Step 1: Those investors, who are interested in doing the trading over internet system i.e. NEAT-IXS, should approach the brokers and get them self registered with the Stock Broker. Step 2: And personal identification number (PIN). Step 3: Actual placement of an order. An order can then be placed by using the place order window as under: (a) First by entering the symbol and series of stock and other parameters like quantity and price of the scrip on the place order window. (b) Second, fill in the symbol, series and the default quantity. Step 4: It is the process of review. Thus, the investor has to review the order placed by clicking the review option. He may also re-set to clear the values. Step 5: After the review has been satisfactory, the order has to be sent by clicking on the send option. Step 6: The investor will receive an "Order Confirmation" message along with the order number and the value of the order. Step 7: In case the order is rejected by the Broker or the Stock Exchange for certain reasons such as invalid price limit, an appropriate message will appear at the bottom of the screen. At present, a time lag of about 10 seconds is there in executing the trade. Step 8: It is regarding charging payment, for which there are different mode. Some brokers will take some advance payment from the investor and will fix their trading limits. When the trade is executed, the broker will ask the investor for transfer of funds to his account.
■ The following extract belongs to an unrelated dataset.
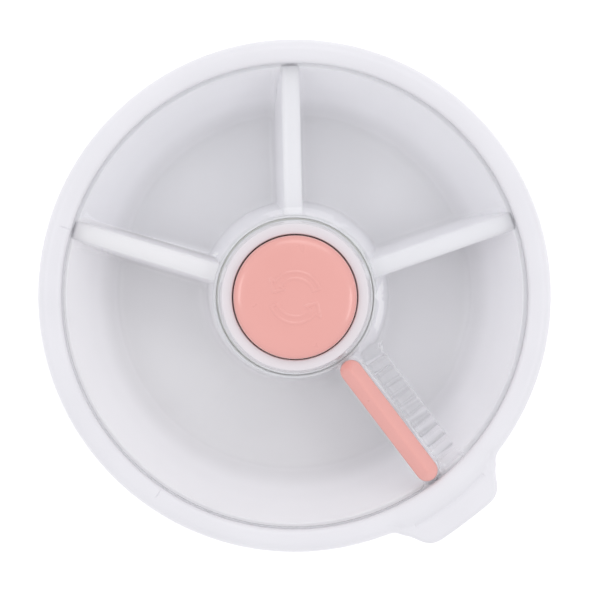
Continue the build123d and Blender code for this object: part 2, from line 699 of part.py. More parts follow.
with BuildPart() as button_stem:
    revolved_profile(
        [
            (STEM_BORE_R, STEM_Z),
            (STEM_R, STEM_Z),
            (STEM_R, STEM_FLANGE_Z),
            (STEM_FLANGE_R, STEM_FLANGE_Z),
            (STEM_FLANGE_R, STEM_FLANGE_Z + STEM_FLANGE_H),
            (STEM_SCREW_R, STEM_FLANGE_Z + STEM_FLANGE_H),
            (STEM_SCREW_R, STEM_SCREW_SEAT_Z),
            (STEM_BORE_R, STEM_SCREW_SEAT_Z),
        ]
    )
    with BuildSketch(Plane.XY.offset(DOG_TOP_Z - DOG_H)):
        with PolarLocations((STEM_R - DOG_ROOT + DOG_R) / 2, STATIONS, TAB_ANGLE):
            Rectangle(DOG_R - STEM_R + DOG_ROOT, DOG_W)
    extrude(amount=DOG_H)
finish(button_stem, "button_stem")

with BuildPart() as stem_screw:
    with BuildSketch(Plane.XY.offset(STEM_SCREW_SEAT_Z - STEM_SCREW_HEAD_H)):
        Circle(STEM_SCREW_HEAD_R)
    extrude(amount=STEM_SCREW_HEAD_H)
    with BuildSketch(Plane.XY.offset(STEM_SCREW_SEAT_Z)):
        Circle(STEM_SCREW_R)
    extrude(amount=STEM_SCREW_TOP_Z - STEM_SCREW_SEAT_Z)
    with BuildSketch(Plane.XY.offset(STEM_SCREW_SEAT_Z - STEM_SCREW_HEAD_H)):
        Rectangle(STEM_SLOT_L, STEM_SLOT_W)
        Rectangle(STEM_SLOT_W, STEM_SLOT_L)
    extrude(amount=STEM_SLOT_DEPTH, mode=Mode.SUBTRACT)
finish(stem_screw, "stem_screw")

SPRING_Z = HOUSING_Z + HOUSING_FLOOR_H
SPRING_RISE = STEM_FLANGE_Z - SPRING_Z - 2 * SPRING_WIRE_R
with BuildPart() as button_spring:
    with BuildLine() as coil:
        Helix(SPRING_RISE / SPRING_TURNS, SPRING_RISE, SPRING_R, center=(0, 0, SPRING_Z + SPRING_WIRE_R))
    with BuildSketch(Plane(origin=coil.line @ 0, z_dir=coil.line % 0)):
        Circle(SPRING_WIRE_R)
    sweep()
finish(button_spring, "button_spring")

# ---------------------------------------------------------------- spindle
with BuildPart() as spindle:
    with BuildSketch(Plane.XY.offset(SPINDLE_Z)):
        RegularPolygon(SPINDLE_KEY_R, STATIONS, rotation=TAB_ANGLE)
    extrude(amount=SPINDLE_FLANGE_Z - SPINDLE_Z)
    with BuildSketch(Plane.XY.offset(SPINDLE_FLANGE_Z)):
        Circle(SPINDLE_FLANGE_R)
    extrude(amount=SPINDLE_FLANGE_H)
    with BuildSketch(Plane.XY.offset(SPINDLE_FLANGE_Z + SPINDLE_FLANGE_H)):
        Circle(SPINDLE_NECK_R)
    extrude(amount=SPINDLE_TOP_Z - SPINDLE_FLANGE_Z - SPINDLE_FLANGE_H)
    with BuildSketch(Plane.XY.offset(CLIP_Z)):
        Circle(SPINDLE_NECK_R)
        Circle(CLIP_SEAT_R, mode=Mode.SUBTRACT)
    extrude(amount=CLIP_H, mode=Mode.SUBTRACT)
    with BuildSketch(Plane.XY.offset(SPINDLE_Z)):
        Circle(SPINDLE_BORE_R)
    extrude(amount=SPINDLE_TOP_Z - SPINDLE_Z, mode=Mode.SUBTRACT)
    with BuildSketch(Plane.XY.offset(SPINDLE_Z)):
        Circle(SPINDLE_CHAMBER_R)
    extrude(amount=SPINDLE_CHAMBER_TOP_Z - SPINDLE_Z, mode=Mode.SUBTRACT)
finish(spindle, "spindle")

with BuildPart() as index_crown:
    tube(CROWN_BORE_R, SPINDLE_CHAMBER_R, CROWN_Z, SPINDLE_CHAMBER_TOP_Z)
    with BuildSketch(Plane.XY.offset(CROWN_Z)):
        with PolarLocations(SPINDLE_CHAMBER_R / 2, STATIONS, TAB_ANGLE):
            Rectangle(NOTCH_LENGTH, NOTCH_W)
    extrude(amount=NOTCH_DEPTH, mode=Mode.SUBTRACT)
finish(index_crown, "index_crown")

with BuildPart() as foot_plug:
    with BuildSketch(Plane.XY.offset(SPINDLE_Z)):
        Circle(SPINDLE_CHAMBER_R)
    extrude(amount=PLUG_H)
finish(foot_plug, "foot_plug")

with BuildPart() as thrust_washer:
    WASHER_Z = SPINDLE_FLANGE_Z + SPINDLE_FLANGE_H
    tube(SPINDLE_NECK_R, WASHER_R, WASHER_Z, WASHER_Z + WASHER_H)
finish(thrust_washer, "thrust_washer")

with BuildPart() as retaining_clip:
    tube(CLIP_SEAT_R, CLIP_R, CLIP_Z, CLIP_Z + CLIP_H)
    with BuildSketch(Plane.XY.offset(CLIP_Z)):
        with Locations((0, CLIP_R)):
            Rectangle(CLIP_GAP_W, 2 * CLIP_R - CLIP_GAP_W)
    extrude(amount=CLIP_H, mode=Mode.SUBTRACT)
finish(retaining_clip, "retaining_clip")
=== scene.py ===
import json
from math import asin, cos, degrees, hypot, pi, radians, sin, sqrt

import bmesh
import bpy
from mathutils import Matrix, Vector

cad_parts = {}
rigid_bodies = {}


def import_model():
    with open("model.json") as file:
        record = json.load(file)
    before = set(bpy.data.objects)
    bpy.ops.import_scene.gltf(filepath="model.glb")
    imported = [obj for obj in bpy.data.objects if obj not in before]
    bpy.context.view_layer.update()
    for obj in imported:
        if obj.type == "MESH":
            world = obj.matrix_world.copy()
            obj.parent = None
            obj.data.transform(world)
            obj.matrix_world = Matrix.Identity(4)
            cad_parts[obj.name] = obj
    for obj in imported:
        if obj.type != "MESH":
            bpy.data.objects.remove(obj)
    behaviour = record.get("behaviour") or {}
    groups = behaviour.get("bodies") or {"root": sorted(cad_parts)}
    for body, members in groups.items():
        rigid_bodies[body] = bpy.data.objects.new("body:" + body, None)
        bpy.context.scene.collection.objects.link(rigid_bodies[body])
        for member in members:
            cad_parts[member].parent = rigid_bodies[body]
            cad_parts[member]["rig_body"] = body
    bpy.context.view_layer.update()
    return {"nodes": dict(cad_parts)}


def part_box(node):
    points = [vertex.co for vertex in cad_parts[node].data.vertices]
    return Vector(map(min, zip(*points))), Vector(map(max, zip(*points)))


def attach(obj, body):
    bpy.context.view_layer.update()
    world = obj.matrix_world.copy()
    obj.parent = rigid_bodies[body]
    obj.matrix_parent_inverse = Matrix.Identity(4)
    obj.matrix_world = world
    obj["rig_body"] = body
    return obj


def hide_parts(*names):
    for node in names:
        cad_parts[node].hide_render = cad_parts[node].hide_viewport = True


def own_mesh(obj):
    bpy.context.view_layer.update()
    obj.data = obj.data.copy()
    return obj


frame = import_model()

# Rotary compartment dispenser. Profiles are in millimetres, in the row's frame: +Z up, the tab and the
# handle bar along -Y. Meshes are written in metres. Angles are in degrees.
MM = 0.001
TAB_ANGLE = -90
STATION_PITCH = 72
TOUCH_GAP = 0.03
DIVIDER_ANGLES = [TAB_ANGLE + STATION_PITCH * k for k in range(4)]


def box_mm(node):
    low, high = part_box(node)
    return low / MM, high / MM


ring_low, ring_high = box_mm("lid_ring")
case_low, case_high = box_mm("outer_case")
tray_low, tray_high = box_mm("compartment_tray")
button_low, button_high = box_mm("push_button")
bar_low, bar_high = box_mm("handle_bar")
spring_low, spring_high = box_mm("button_spring")
pad_high = box_mm("non_slip_pad")[1]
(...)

IMPACT OF ONLINE TRADING ON THE MARKET:The number of transaction has increased considerably after introduction of the online trading system. The factor of influence could be:
The case of the operation from the point of view of both the members and investors. Facilities better monitoring of the market by the market operations department. The daily that the best price is achieved in buying and selling.
1. Freedom of information
The Internet can provide a new sense of control over your financial future. The amount of investment information available online is truly astounding. It's one of the best aspects of being a wired investor. For the first time in history, any individual with an Internet connection can: Know the price of any stock at any time Review the price history of any stock in chart format Follow market events in-depth Receive a wealth of free commentary and analysis about stock markets and the global economy Conduct extensive financial research on any company Talk with other investors around the world At Invest smart you can get real-time stock quotes, daily roundups of the stock market, expert commentary, and a deep community of fellow investors
You as an Invest smart online customer will be able to execute the entire trading transaction, right from logging on to our site, to the execution and settlement of your bank account, in a very short period of time.
may provide them with misleading information. Chat room participants are often paid to highlight certain stock.
Online trading is not always instantaneous.
In a rapidly changing market, orders may not get executed at the price shown on the computer screen. This is because even a nanosecond delay can put one the race for that particular stock at that particular price.
like the Internet slowing down due to heavy traffic or if the modems, Computer or Internet Service Provider are malfunctioning. If the investor does not factor in these technological lags while entering into a volatile market, he may suffer heavy losses.
SUMMARY OF FINDINGS
Fluctuations are more in stock market than any other market. Online trading is useful to each and every investor who wants long and short term investments. 1) Most of the investors participate in offline stock trading. As, the investors do not have awareness in the trading business, they prefer offline trading procedure. 2) 56% of the customers feel that trading in financial assets is risky process. Unlike any other business, stock trading business is a risky one.
3) 68% of the customers prefer the asset Equity which refers the investors does
trading mostly in Equity 4) 58% of the commodity preferred customers do trading through MCX and 42% of the customers do trading in NCDEX exchanges. 5) There is an increase in the turnover of ZEN Securities from the year 2004-2008 which indicates the growth of the business in the competitive business world. 6) There are more speculators than investors. 7) This project gives a clear cut idea to new investors about online trading
CONCLUSIONS
Online trading is more powerful & advantageous than manual trading. If online trading is done with proper infrastructure and software in place then it facilitates smooth trading. The software or the systems used in online trading should be advanced and the persons who operate should have minimum knowledge or if they are very well versed about the functioning of the system then it will be helpful in smooth functioning of online trading. Companies should guide the investor as mentioned earlier. The online trading system can increase efficiency, free up time and, most importantly, increase profits. Online trading facility can be avail easily by just opening an account with the broker and depository participant. Online trading concept is not very common to the general investors; they still rely upon fact sheets and news paper and published information investment avenues.
Online trading facility is good to the investors. Investors can easily update
information about their securities (shares etc) day to day. From the above data analysis and interpretations, the online stock trading, its impact on the business, the investors preferring various assets like equity, commodity, futures and options, various exchanges preferred by the investors, various services offered by ZEN securities, problems relating to stock trading business can be observed. Finally I conclude that the ZEN securities in Hyderabad is generating huge turnover to increase their revenue and its development which shows a positive impact in the business world.